No, this voice was not mine. It was other. I began to examine it with curiosity, taking notes as I went:

This was a man’s voice. It could be silky and warm, if he wanted to persuade me of something particularly difficult, but it mainly whipped with ice. His words dug into my shames without remorse, tugging at my desires and tying them to my deepest regrets. They were calculated to make me cry, rage, cower, and cringe. As he watched me react, there’d be either a hint of a smile, or a wide, toothy grin — whichever would paint a coat of shellac over the pain. 

He was a tall man and he carried shadows with him. His body was imposing without being large, a man of angles but no breadth. Both his eyes and touch were cold, but his skin was pale and his irises dark, the color of ocean miles away from shore. 

Only I would notice these things. To anyone else, he would be another lanky man with the gift of speech. They’d see the smoothness of his lips instead of the yellow of his teeth, marvel at his pianist’s fingers instead of his long, sharp nails. He is my haunter, after all, not theirs. 

The last thing I noted was his name: Mr. Leland Gaunt. 

If you’ve read Stephen King’s Needful Things, you’ll know that’s not a name of my own devising. I borrowed it because the description seemed apt:

A tall figure — what at first seemed to be an impossibly tall figure — came through a doorway behind one of the display cases.

The tall man’s grip was strong and sure, but not painful. All the same, there was something unpleasant about it. Something... smooth. Too hard, somehow.

Those dark blue eyes fastened on his face like hooded railroad lanterns.

His teeth were crooked and they looked rather yellow in the dim light…

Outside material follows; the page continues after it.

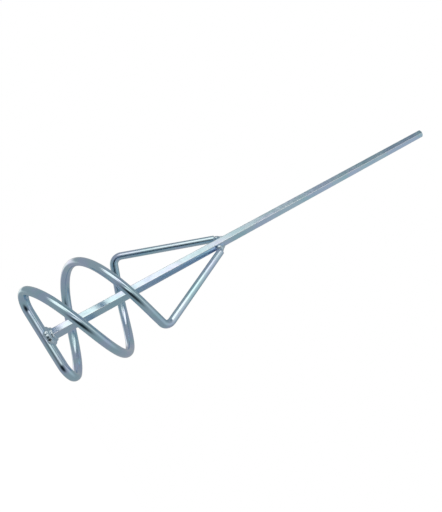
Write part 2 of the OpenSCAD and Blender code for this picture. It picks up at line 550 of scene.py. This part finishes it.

…the fingers were extremely narrow and extremely long…

You can see why I named my voice after such a man. If you read beyond the first twenty-four pages, you learn that Mr. Gaunt offers people knick-knacks and eccentricities from his store in exchange for ‘favors,’ seemingly small actions that build to cause chaos within a small town. That’s exactly what my voice aims to do: cause chaos in the village of my body.

If you read much of Stephen King, you know that the supernatural elements of his fiction, the horrific elements of his stories, are a device to illuminate the true nature of humanity: our highs and our lows. If my true self is the height of this King novel, the voice in my head is the demonic low.

However, by making my voice into Leland Gaunt, by making him a character, a person with physical features, a manner of speaking, with motivation for his indecent actions, I can understand him. Even better, I can fight him.

Anyone who chooses to bring others down to lift themselves up does not know the meaning of dignity. Anyone who chooses to destroy instead of create has lost their sense of humanity. Anyone who chooses to make mayhem for its own sake cannot be reasoned with; they have no reason. 

This applies to flesh and blood people, but it also applies to the critics that live within us, and this is how we fight:

1. Hold tight to your sense of worth, no matter what people say or do. Making a life out of hurting others reflects nothing more than inner agony, and those in pain deserve pity, not fear. My Mr. Gaunt feeds on fear. He starves on pity.

2. No matter how many parts of me Mr. Gaunt seeks to destroy, they can be rebuilt. If something specific cannot be remade, I can always create more of what brings me joy and fulfillment. There are more pathways to joy than there are to hatred.

3. Most importantly, if you cannot reason with someone, ignore what they say. Gaunt’s words aren’t based in logic or morality, so what purpose do they serve in my life?

Now, when Leland talks, I hear static more than insults or words. I know what he’s after and how to withhold it. Non-reactivity is a difficult practice. I cannot always tune out his verbal blows. But seeing his shape, knowing his name, remembering his ‘reasoning’— these are my weapons. And I keep them sharp.